** Exercise prompt **
Render the following material again verbatim, leaving nothing out.

=== Collected data ===

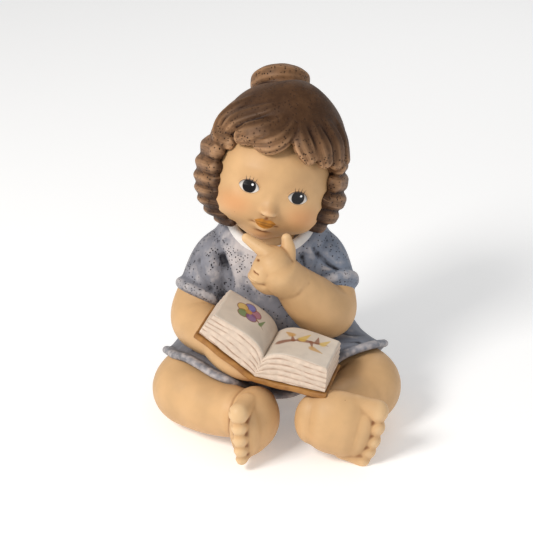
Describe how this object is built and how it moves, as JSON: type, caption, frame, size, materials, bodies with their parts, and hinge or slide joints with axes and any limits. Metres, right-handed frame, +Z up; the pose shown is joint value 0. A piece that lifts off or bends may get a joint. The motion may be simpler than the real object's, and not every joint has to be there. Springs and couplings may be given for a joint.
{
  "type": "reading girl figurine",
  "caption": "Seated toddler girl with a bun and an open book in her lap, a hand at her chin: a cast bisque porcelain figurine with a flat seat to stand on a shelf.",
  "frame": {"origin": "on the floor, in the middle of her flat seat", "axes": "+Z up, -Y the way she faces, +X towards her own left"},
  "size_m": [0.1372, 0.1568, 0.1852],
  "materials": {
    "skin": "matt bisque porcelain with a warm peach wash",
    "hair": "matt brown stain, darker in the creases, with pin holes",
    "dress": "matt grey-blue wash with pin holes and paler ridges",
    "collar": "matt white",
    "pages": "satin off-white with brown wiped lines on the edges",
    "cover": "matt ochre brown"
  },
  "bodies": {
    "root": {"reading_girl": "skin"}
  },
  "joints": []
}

===

** Response to the task **
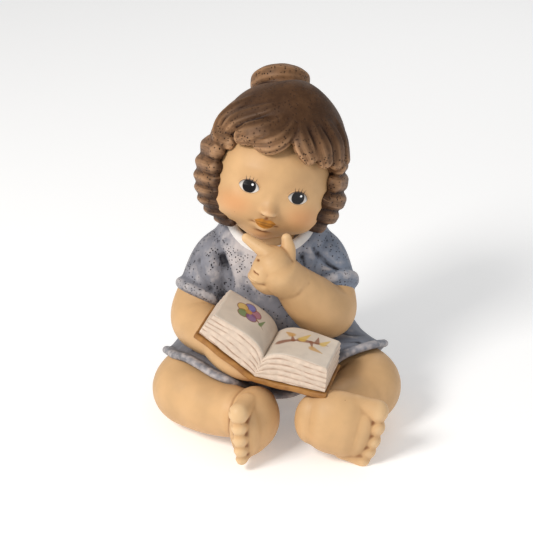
Describe how this object is built and how it moves, as JSON: type, caption, frame, size, materials, bodies with their parts, and hinge or slide joints with axes and any limits. Metres, right-handed frame, +Z up; the pose shown is joint value 0. A piece that lifts off or bends may get a joint. The motion may be simpler than the real object's, and not every joint has to be there. Springs and couplings may be given for a joint.
{
  "type": "reading girl figurine",
  "caption": "Seated toddler girl with a bun and an open book in her lap, a hand at her chin: a cast bisque porcelain figurine with a flat seat to stand on a shelf.",
  "frame": {"origin": "on the floor, in the middle of her flat seat", "axes": "+Z up, -Y the way she faces, +X towards her own left"},
  "size_m": [0.1372, 0.1568, 0.1852],
  "materials": {
    "skin": "matt bisque porcelain with a warm peach wash",
    "hair": "matt brown stain, darker in the creases, with pin holes",
    "dress": "matt grey-blue wash with pin holes and paler ridges",
    "collar": "matt white",
    "pages": "satin off-white with brown wiped lines on the edges",
    "cover": "matt ochre brown"
  },
  "bodies": {
    "root": {"reading_girl": "skin"}
  },
  "joints": []
}